Factor IXa is a plasma serine protease involved in the regulation of blood coagulation. While blood coagulation is a necessary and important part of the regulation of an organism's homeostasis, abnormal blood coagulation can also have deleterious effects. For instance, thrombosis is the formation or presence of a blood clot inside a blood vessel or cavity of the heart. Such a blood clot can lodge in a blood vessel blocking circulation and inducing a heart attack or stroke. Thromboembolic disorders are the largest cause of mortality and disability in the industrialized world.

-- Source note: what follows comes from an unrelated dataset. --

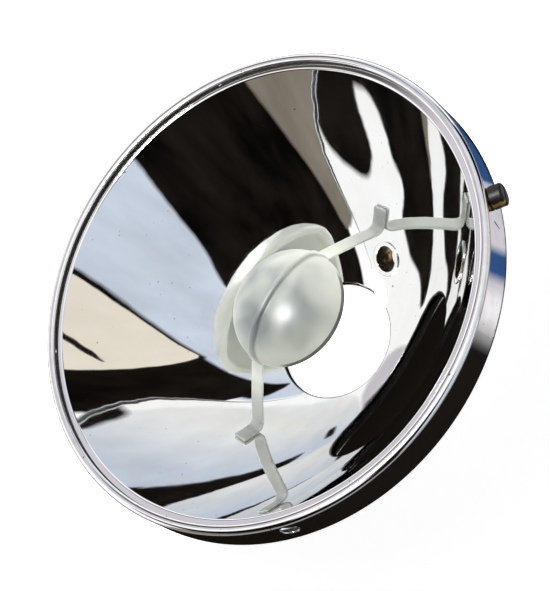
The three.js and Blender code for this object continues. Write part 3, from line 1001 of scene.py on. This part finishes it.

Blood clotting is a process of control of the blood stream essential for the survival of mammals. The process of clotting, and the subsequent dissolution of the clot after wound healing has taken place, commences after vascular damage, and can be divided into four phases. The first phase, vasoconstriction or vasocontraction, can cause a decrease in blood loss in the damaged area. In the next phase, platelet activation by thrombin, platelets attach to the site of the vessel wall damage and form a platelet aggregate. In the third phase, formation of clotting complexes leads to massive formation of thrombin, which converts soluble fibrinogen to fibrin by cleavage of two small peptides. In the fourth phase, after wound healing, the thrombus is dissolved by the action of the key enzyme of the endogenous fibrinolysis system, plasmin.

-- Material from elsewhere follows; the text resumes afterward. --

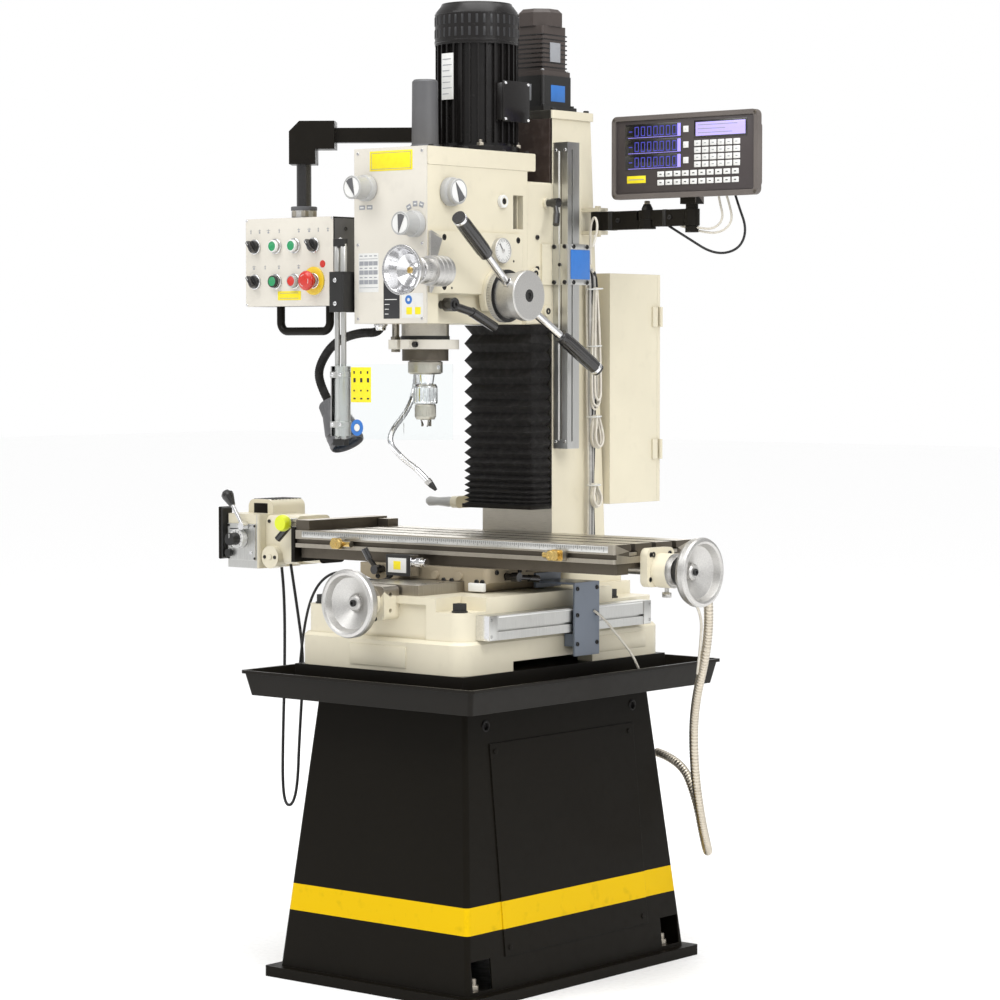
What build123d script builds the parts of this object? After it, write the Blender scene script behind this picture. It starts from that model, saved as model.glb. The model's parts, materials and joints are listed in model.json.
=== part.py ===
"""Column milling-drilling machine on a cabinet stand, one solid per sub-part, in millimetres.

Frame: origin at the centre of the stand's foot on the floor, +X to the operator's right,
+Y from the operator towards the column, +Z up.
"""
import os
from math import atan2, cos, degrees, radians, sin

from build123d import *

# ---- stand, tray and base ----
FOOT_X, FOOT_Y, FOOT_T = 260.0, 352.0, 20.0
ANCHOR_X, ANCHOR_Y, ANCHOR_R = 212.0, 290.0, 8.0
STAND_BOTTOM_X, STAND_BOTTOM_Y = 237.0, 333.0
STAND_TOP_X, STAND_TOP_Y, STAND_TOP_Z = 185.0, 280.0, 543.0
STAND_WALL = 3.0
TRAY_X, TRAY_Y, TRAY_RIM_Z, TRAY_INSET, TRAY_WALL = 286.0, 382.0, 591.0, 10.0, 3.0
PLINTH_X, PLINTH_Y, PLINTH_Z = 210.0, 310.0, 604.0
BASE_X, BASE_Y0, BASE_Y1 = 206.0, -313.0, 300.0
BASE_LEDGE_Z, BASE_PAD_Z, BASE_DECK_Z = 666.0, 719.0, 745.0
BOLT_X, BOLT_Y0, BOLT_Y1 = 171.0, -278.0, 177.0
WAY_X, WAY_Y0, WAY_Y1, WAY_Z = 80.0, -290.0, 90.0, 765.0

# ---- column, drive and cabinet ----
COL_X, COL_Y, COL_REAR_LOW, COL_REAR_TOP = 88.0, 97.5, 271.0, 218.0
COL_TOP_Z, COL_PLATE_Z, COL_WALL = 1652.0, 1668.0, 14.0
DRIVE_Y = 168.0
CAB_X0, CAB_X1, CAB_Y0, CAB_Y1, CAB_Z0, CAB_Z1 = -147.0, 103.0, 263.0, 419.0, 897.0, 1355.0
DOOR_T = 12.0
Z_SCALE = (88.5, 125.0, 100.0, 136.0, 1011.0, 1605.0)
Y_SCALE = (196.3, 229.0, -262.0, 230.0, 668.0, 714.0)

# ---- saddle and table ----
SADDLE_X0, SADDLE_X1, SADDLE_Y0, SADDLE_Y1 = -190.0, 136.0, -158.0, 72.0
TABLE_X0, TABLE_X1, TABLE_Y0, TABLE_Y1 = -370.0, 430.0, -148.0, 92.0
TABLE_Z0, TABLE_MID_Z, TABLE_TOP_Z, PLATE_Z = 791.0, 812.0, 847.0, 846.2
SCREW_Y, SCREW_Z, SCREW_R = -28.0, 796.0, 10.0
SLOT_PITCH, SLOT_W, SLOT_BASE_W = 63.0, 14.0, 25.0
WHEEL_R, WHEEL_T = 64.0, 22.0
CROSS_Y, CROSS_Z = -403.0, 734.0

# ---- head ----
HEAD_X, HEAD_Y0, HEAD_Y1, HEAD_Z0, HEAD_Z1, HEAD_TOP = 90.0, -274.0, 19.0, 1252.0, 1546.0, 1580.0
SLIDE_Y1, SLIDE_TOP = 97.0, 1527.0
SPINDLE_Y = -177.0
MOTOR_Y, MOTOR_R = -24.7, 80.0
HUB_Y, HUB_Z, LEVER_LENGTH, LEVER_ANGLE, LEVER_LEAN = -72.0, 1305.0, 252.0, 146.0, 7.0
FEED_X, FEED_Z = 116.0, 1348.0
QUILL_R, FIT = 45.0, 0.05

# ---- pendant, display and accessories ----
ARM_PIVOT = (-72.0, -92.0)
TUBE_AT = (-263.0, -231.0)
ARM_Z = 1616.0
BOX = (-387.0, -155.0, -265.0, -198.0, 1287.0, 1457.0)
BUTTON_TOP_Z, BUTTON_LOW_Z = 1403.0, 1335.0
BUTTON_X = (-361.0, -305.0, -255.0, -205.0)
DRO_PIVOT, DRO_KNUCKLE, DRO_TIP = (118.0, 204.0), (239.0, 204.0), (346.0, 204.0)
DRO_Z0, DRO_Z1 = 1437.0, 1473.0
CONSOLE = (174.0, 518.0, 175.0, 225.0, 1494.0, 1654.0)
GUARD_X, GUARD_Y = -113.0, -291.0
BELLOWS_Z0, BELLOWS_Z1, BELLOWS_FOLDS = 901.0, 1251.5, 17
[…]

Two alternative pathways can lead to the formation of a fibrin clot, the intrinsic and the extrinsic pathway. These pathways are initiated by different mechanisms, but in the later phase they converge to give a common final path of the clotting cascade. In this final path of clotting, clotting factor X is activated. The activated factor X is responsible for the formation of thrombin from the inactive precursor prothrombin circulating in the blood. The formation of a thrombus on the bottom of a vessel wall abnormality without a wound is the result of the intrinsic pathway. Fibrin clot formation as a response to tissue damage or an injury is the result of the extrinsic pathway. Both pathways comprise a relatively large number of proteins, which are known as clotting factors. The intrinsic pathway requires the clotting factors V, VIII, IX, X, XI and XII and also prekallikrein, high molecular weight kininogen, calcium ions and phospholipids from platelets. Clotting factor IX can be activated by means of the intrinsic pathway and the extrinsic pathway. The activation of factor IXa is thus a central point of intersection between the two pathways of activation of clotting. Factor IXa has an important role in blood clotting. Defects in factor IXa lead to hemophilia B, while increased concentrations of factor IXa in the blood lead to a significantly increased risk of thrombosis formation (Weltermann A, et al., J Thromb Haemost. 2003; 1: 28-32). The regulation of factor IXa activity can reduce thrombus formation in animal models (Feuerstein G Z, et al., Thromb Haemost. 1999; 82: 1443-1445). Vijaykumar et al., Bioorganic & Medicinal Chemistry Letters (2006), 16 (10), 2796-2799, discloses hydroxy pyrazole based factor IXa inhibitors.